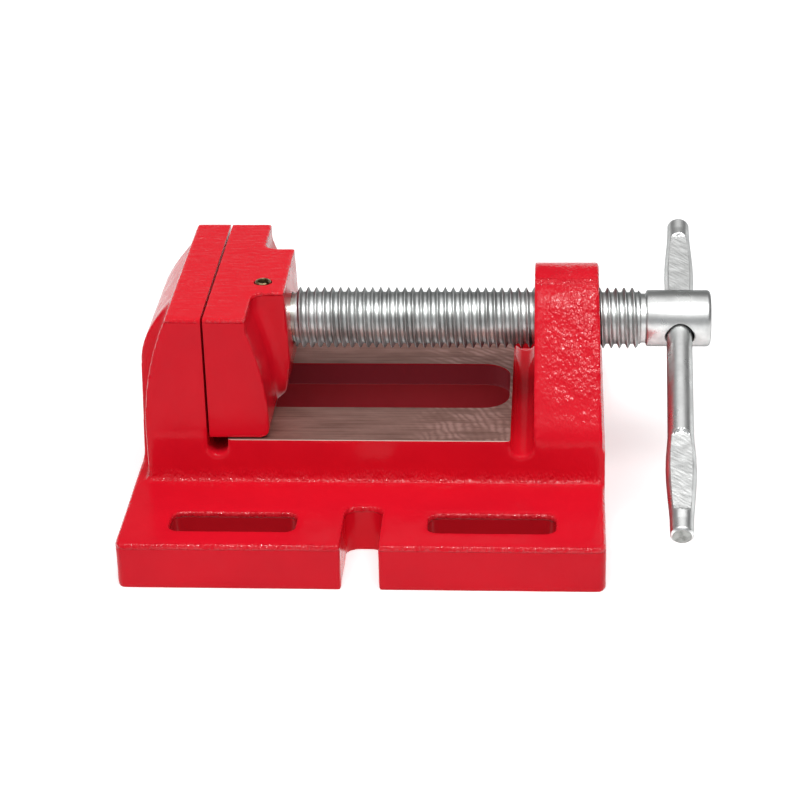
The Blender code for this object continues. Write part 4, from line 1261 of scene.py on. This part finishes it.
    def build(self) -> bpy.types.Object:
        """Cast, mill and paint the jaw.

        Returns:
            The finished piece.
        """
        layout = self.layout
        plate, boss = self.plate(), self.boss()
        fillets = [self.boss_fillet(side) for side in (-1, 1)]
        casting = combine(plate, Operation.JOIN, boss, *fillets, self.tongue_solid())
        casting = self.mill(sand_cast(casting, self.voxel, self.rounds, *self.lumps))
        casting.name = "sliding_jaw_casting"
        give_materials(casting, self.finishes.enamel, self.finishes.milled, self.finishes.bore)
        paint_faces(casting, 1, lambda middle, normal: middle[:, 2] < layout.jaw_seat + 0.15 * MM)
        bore = layout.nose_radius + layout.seat_gap
        paint_faces(casting, 2, lambda middle, normal: (
            (np.hypot(middle[:, 1], middle[:, 2] - layout.screw_height) < bore + 0.05 * MM)
            & (middle[:, 0] > layout.nose_start - MM)
            | (np.hypot(middle[:, 0] - layout.pin_x, middle[:, 1] - layout.pin_y) < 2.95 * MM)
            & (middle[:, 2] < layout.jaw_top_height - 0.2 * MM)))
        smooth_shaded(casting)
        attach(casting, "jaw")
        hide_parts("movable_jaw")
        return casting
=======
SHORT TASK:
Copy out the material above in its entirety. Every detail must match.

RESPONSE:
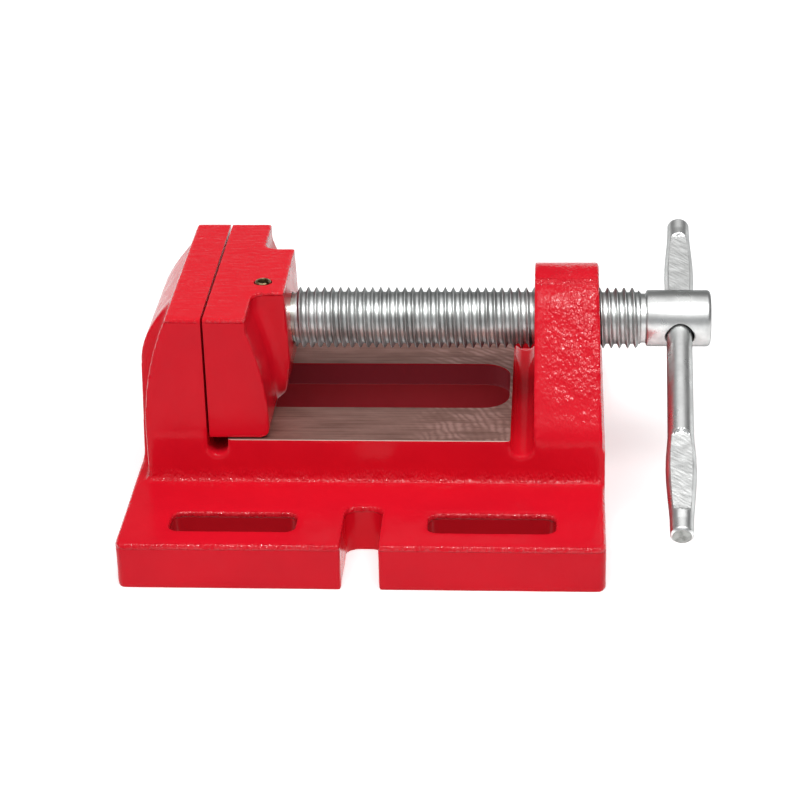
The Blender code for this object continues. Write part 4, from line 1261 of scene.py on. This part finishes it.
    def build(self) -> bpy.types.Object:
        """Cast, mill and paint the jaw.

        Returns:
            The finished piece.
        """
        layout = self.layout
        plate, boss = self.plate(), self.boss()
        fillets = [self.boss_fillet(side) for side in (-1, 1)]
        casting = combine(plate, Operation.JOIN, boss, *fillets, self.tongue_solid())
        casting = self.mill(sand_cast(casting, self.voxel, self.rounds, *self.lumps))
        casting.name = "sliding_jaw_casting"
        give_materials(casting, self.finishes.enamel, self.finishes.milled, self.finishes.bore)
        paint_faces(casting, 1, lambda middle, normal: middle[:, 2] < layout.jaw_seat + 0.15 * MM)
        bore = layout.nose_radius + layout.seat_gap
        paint_faces(casting, 2, lambda middle, normal: (
            (np.hypot(middle[:, 1], middle[:, 2] - layout.screw_height) < bore + 0.05 * MM)
            & (middle[:, 0] > layout.nose_start - MM)
            | (np.hypot(middle[:, 0] - layout.pin_x, middle[:, 1] - layout.pin_y) < 2.95 * MM)
            & (middle[:, 2] < layout.jaw_top_height - 0.2 * MM)))
        smooth_shaded(casting)
        attach(casting, "jaw")
        hide_parts("movable_jaw")
        return casting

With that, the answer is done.